What you will do: The line containing "Give this object's" marks where to begin; quote it and every line after it through the end of the data, exactly as written.

Items from a dataset:
··········

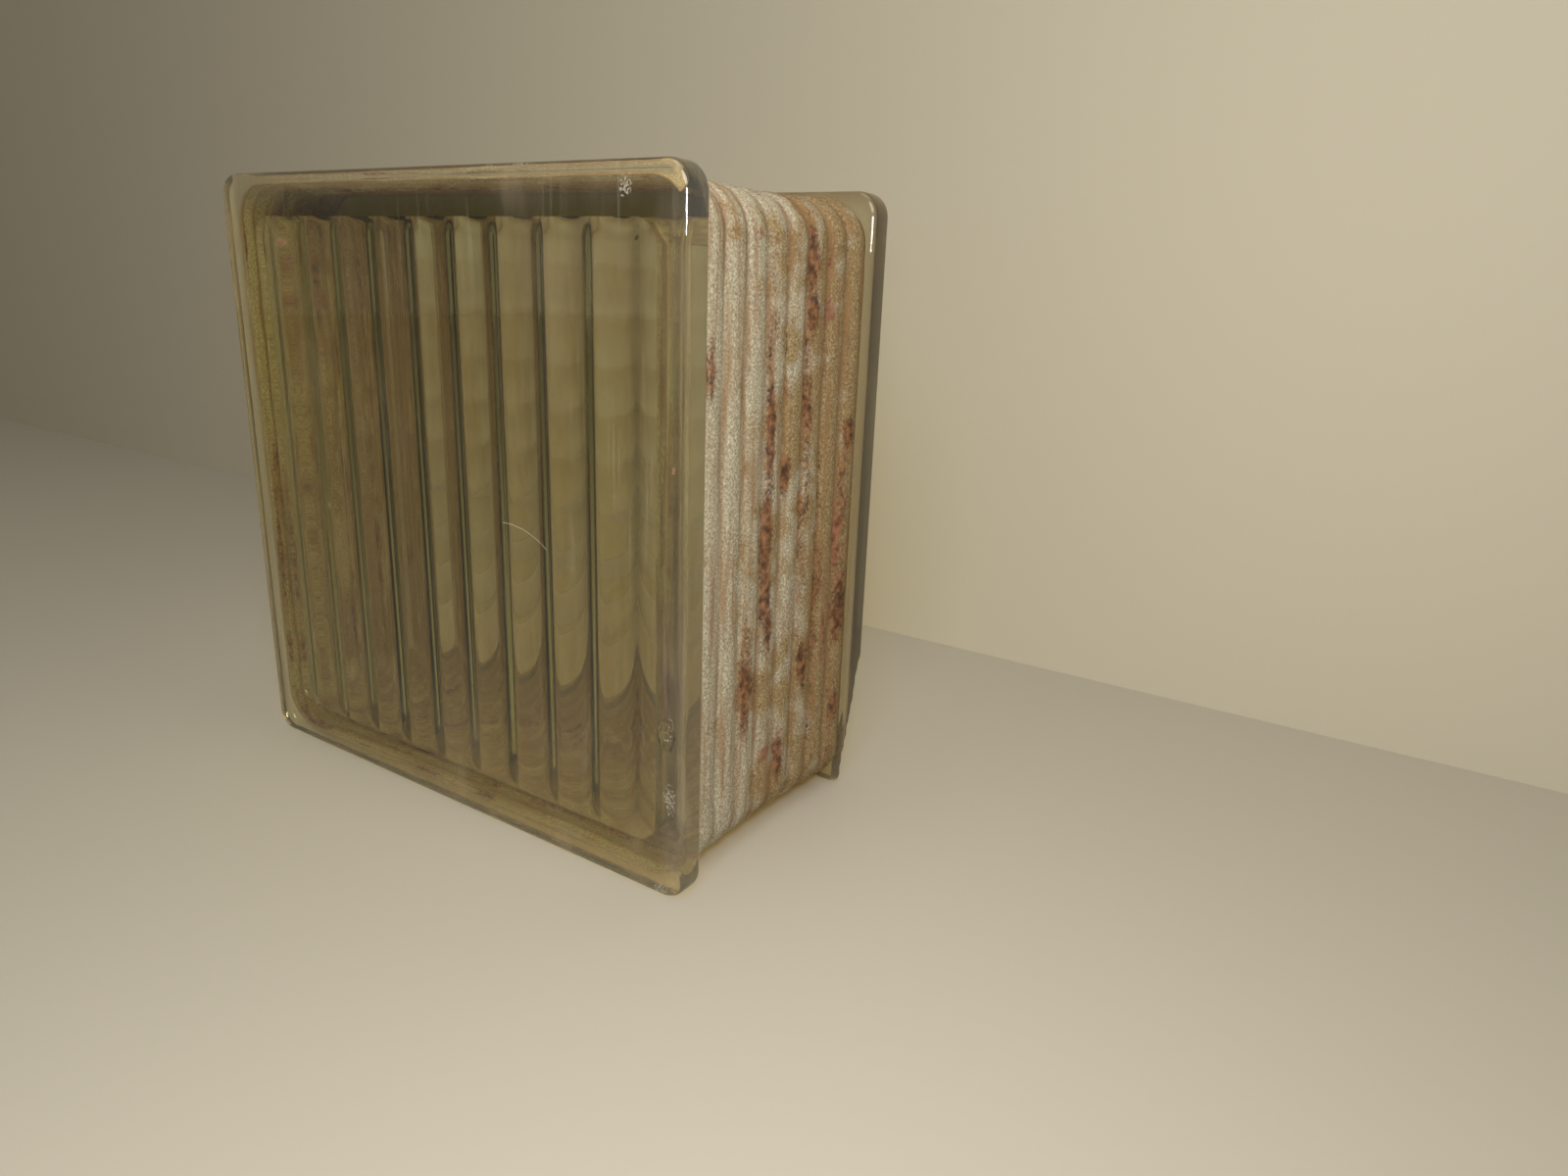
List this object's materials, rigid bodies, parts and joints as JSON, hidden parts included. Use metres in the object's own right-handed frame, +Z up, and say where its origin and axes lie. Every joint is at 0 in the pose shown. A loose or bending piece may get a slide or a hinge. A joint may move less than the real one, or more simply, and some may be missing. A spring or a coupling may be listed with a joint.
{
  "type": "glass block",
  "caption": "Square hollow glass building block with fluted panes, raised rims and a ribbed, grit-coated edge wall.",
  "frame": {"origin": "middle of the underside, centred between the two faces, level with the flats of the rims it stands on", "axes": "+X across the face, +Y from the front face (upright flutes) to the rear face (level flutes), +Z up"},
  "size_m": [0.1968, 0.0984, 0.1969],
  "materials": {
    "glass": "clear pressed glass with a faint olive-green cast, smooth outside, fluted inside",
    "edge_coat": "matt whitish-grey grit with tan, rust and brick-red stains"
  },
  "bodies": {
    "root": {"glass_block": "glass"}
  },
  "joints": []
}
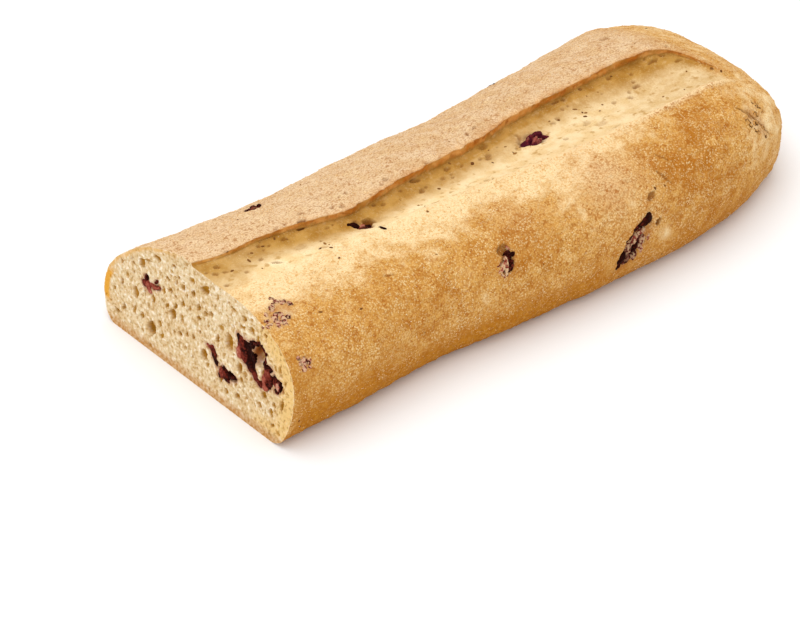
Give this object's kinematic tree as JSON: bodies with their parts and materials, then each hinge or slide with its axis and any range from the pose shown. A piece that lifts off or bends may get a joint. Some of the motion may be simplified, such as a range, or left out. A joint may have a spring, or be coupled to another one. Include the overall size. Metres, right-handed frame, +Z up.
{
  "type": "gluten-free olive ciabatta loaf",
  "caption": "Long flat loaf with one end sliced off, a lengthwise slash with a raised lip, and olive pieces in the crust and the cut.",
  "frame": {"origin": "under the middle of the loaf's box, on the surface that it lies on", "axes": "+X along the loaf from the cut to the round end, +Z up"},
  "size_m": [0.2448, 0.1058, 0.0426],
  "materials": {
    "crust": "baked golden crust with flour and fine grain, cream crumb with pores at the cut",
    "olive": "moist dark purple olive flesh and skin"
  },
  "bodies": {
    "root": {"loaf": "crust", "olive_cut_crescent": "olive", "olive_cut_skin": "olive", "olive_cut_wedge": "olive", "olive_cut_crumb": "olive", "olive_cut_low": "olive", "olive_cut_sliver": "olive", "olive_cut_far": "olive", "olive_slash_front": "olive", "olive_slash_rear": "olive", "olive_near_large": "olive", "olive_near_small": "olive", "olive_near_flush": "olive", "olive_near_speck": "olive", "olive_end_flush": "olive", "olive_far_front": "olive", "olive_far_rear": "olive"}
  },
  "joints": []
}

··········

Written response:
Give this object's kinematic tree as JSON: bodies with their parts and materials, then each hinge or slide with its axis and any range from the pose shown. A piece that lifts off or bends may get a joint. Some of the motion may be simplified, such as a range, or left out. A joint may have a spring, or be coupled to another one. Include the overall size. Metres, right-handed frame, +Z up.
{
  "type": "gluten-free olive ciabatta loaf",
  "caption": "Long flat loaf with one end sliced off, a lengthwise slash with a raised lip, and olive pieces in the crust and the cut.",
  "frame": {"origin": "under the middle of the loaf's box, on the surface that it lies on", "axes": "+X along the loaf from the cut to the round end, +Z up"},
  "size_m": [0.2448, 0.1058, 0.0426],
  "materials": {
    "crust": "baked golden crust with flour and fine grain, cream crumb with pores at the cut",
    "olive": "moist dark purple olive flesh and skin"
  },
  "bodies": {
    "root": {"loaf": "crust", "olive_cut_crescent": "olive", "olive_cut_skin": "olive", "olive_cut_wedge": "olive", "olive_cut_crumb": "olive", "olive_cut_low": "olive", "olive_cut_sliver": "olive", "olive_cut_far": "olive", "olive_slash_front": "olive", "olive_slash_rear": "olive", "olive_near_large": "olive", "olive_near_small": "olive", "olive_near_flush": "olive", "olive_near_speck": "olive", "olive_end_flush": "olive", "olive_far_front": "olive", "olive_far_rear": "olive"}
  },
  "joints": []
}